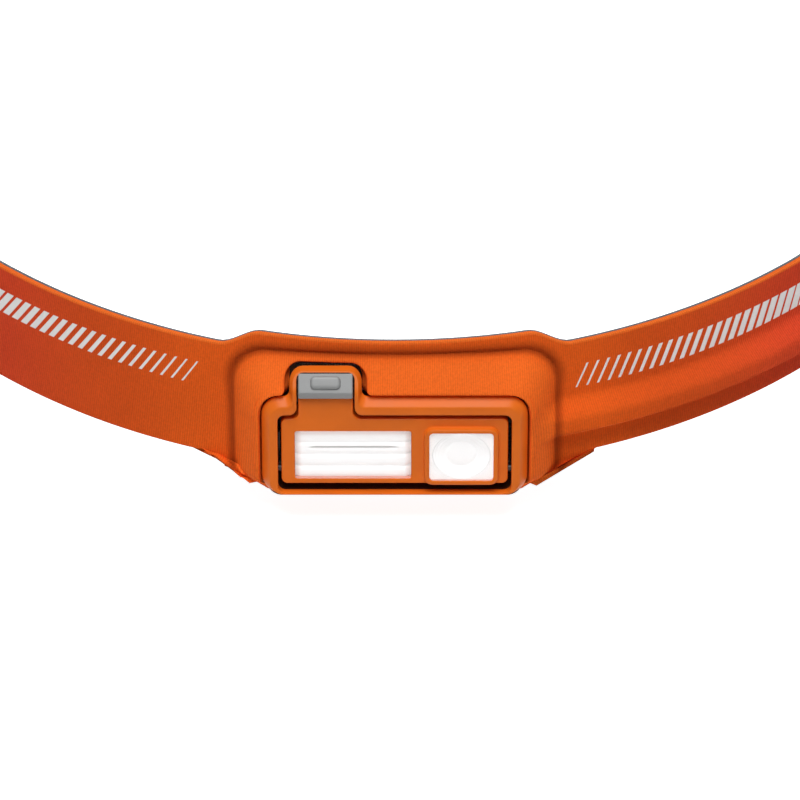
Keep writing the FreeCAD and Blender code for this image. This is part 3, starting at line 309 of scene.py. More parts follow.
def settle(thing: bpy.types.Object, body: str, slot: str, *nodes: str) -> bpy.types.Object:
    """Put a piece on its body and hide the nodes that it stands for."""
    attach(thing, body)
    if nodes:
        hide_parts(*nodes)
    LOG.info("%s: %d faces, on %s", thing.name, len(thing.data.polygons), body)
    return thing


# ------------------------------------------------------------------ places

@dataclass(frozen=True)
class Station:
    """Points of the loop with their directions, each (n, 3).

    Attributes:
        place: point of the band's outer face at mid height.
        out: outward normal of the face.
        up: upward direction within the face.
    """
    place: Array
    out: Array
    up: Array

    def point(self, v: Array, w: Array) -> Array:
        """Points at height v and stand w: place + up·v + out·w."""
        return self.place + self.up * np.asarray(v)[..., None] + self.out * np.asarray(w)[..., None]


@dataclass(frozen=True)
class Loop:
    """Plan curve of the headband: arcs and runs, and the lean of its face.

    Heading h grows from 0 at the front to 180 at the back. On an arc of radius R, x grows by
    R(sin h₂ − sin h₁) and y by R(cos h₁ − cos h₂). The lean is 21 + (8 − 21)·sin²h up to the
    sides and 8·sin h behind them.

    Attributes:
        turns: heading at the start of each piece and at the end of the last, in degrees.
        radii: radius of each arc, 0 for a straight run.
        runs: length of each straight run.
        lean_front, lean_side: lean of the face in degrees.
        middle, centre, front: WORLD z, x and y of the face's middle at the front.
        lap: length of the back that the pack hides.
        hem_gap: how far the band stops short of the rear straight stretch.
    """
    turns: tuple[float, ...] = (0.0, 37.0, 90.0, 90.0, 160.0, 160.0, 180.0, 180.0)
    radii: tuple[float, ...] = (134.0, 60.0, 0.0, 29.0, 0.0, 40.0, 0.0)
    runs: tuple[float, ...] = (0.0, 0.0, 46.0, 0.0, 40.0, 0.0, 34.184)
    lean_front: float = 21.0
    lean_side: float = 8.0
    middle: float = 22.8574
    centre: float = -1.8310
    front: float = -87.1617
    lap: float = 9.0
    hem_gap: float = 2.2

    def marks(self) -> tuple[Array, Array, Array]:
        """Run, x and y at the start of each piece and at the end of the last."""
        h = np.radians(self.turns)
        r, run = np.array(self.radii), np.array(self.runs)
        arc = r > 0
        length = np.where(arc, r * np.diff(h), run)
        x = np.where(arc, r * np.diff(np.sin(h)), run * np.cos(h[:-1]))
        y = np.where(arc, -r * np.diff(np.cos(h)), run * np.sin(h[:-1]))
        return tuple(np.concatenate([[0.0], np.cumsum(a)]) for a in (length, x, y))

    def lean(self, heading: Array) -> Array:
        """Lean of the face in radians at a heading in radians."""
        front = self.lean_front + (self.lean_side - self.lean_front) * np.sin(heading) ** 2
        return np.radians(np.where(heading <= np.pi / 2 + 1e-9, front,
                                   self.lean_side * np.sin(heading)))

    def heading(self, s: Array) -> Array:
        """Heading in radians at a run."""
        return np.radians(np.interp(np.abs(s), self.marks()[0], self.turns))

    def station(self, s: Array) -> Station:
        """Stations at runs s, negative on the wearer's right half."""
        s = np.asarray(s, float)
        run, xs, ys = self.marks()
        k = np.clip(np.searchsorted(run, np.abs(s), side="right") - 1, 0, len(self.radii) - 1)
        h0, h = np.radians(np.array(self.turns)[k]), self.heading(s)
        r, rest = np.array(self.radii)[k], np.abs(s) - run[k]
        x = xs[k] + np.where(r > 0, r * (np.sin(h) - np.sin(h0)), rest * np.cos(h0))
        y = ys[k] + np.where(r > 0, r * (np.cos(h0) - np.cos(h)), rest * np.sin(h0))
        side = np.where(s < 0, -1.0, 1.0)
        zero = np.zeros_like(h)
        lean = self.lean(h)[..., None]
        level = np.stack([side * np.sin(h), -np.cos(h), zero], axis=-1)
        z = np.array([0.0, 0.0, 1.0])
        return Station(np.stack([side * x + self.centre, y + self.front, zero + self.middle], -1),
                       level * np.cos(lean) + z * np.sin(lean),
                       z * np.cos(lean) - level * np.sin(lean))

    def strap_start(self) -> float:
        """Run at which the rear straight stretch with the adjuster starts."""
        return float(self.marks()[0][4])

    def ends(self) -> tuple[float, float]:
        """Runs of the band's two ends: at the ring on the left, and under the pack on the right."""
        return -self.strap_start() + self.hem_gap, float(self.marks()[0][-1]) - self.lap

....

Each line from the start of the listing above through the line containing "return self.place +" should be copied exactly, please, with no other lines added.

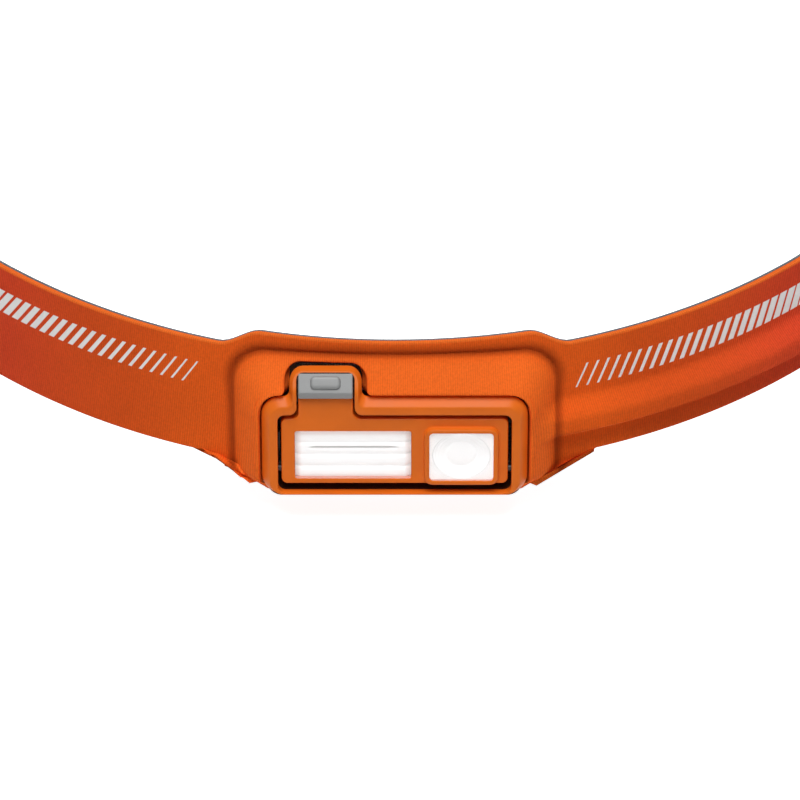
Keep writing the FreeCAD and Blender code for this image. This is part 3, starting at line 309 of scene.py. More parts follow.
def settle(thing: bpy.types.Object, body: str, slot: str, *nodes: str) -> bpy.types.Object:
    """Put a piece on its body and hide the nodes that it stands for."""
    attach(thing, body)
    if nodes:
        hide_parts(*nodes)
    LOG.info("%s: %d faces, on %s", thing.name, len(thing.data.polygons), body)
    return thing


# ------------------------------------------------------------------ places

@dataclass(frozen=True)
class Station:
    """Points of the loop with their directions, each (n, 3).

    Attributes:
        place: point of the band's outer face at mid height.
        out: outward normal of the face.
        up: upward direction within the face.
    """
    place: Array
    out: Array
    up: Array

    def point(self, v: Array, w: Array) -> Array:
        """Points at height v and stand w: place + up·v + out·w."""
        return self.place + self.up * np.asarray(v)[..., None] + self.out * np.asarray(w)[..., None]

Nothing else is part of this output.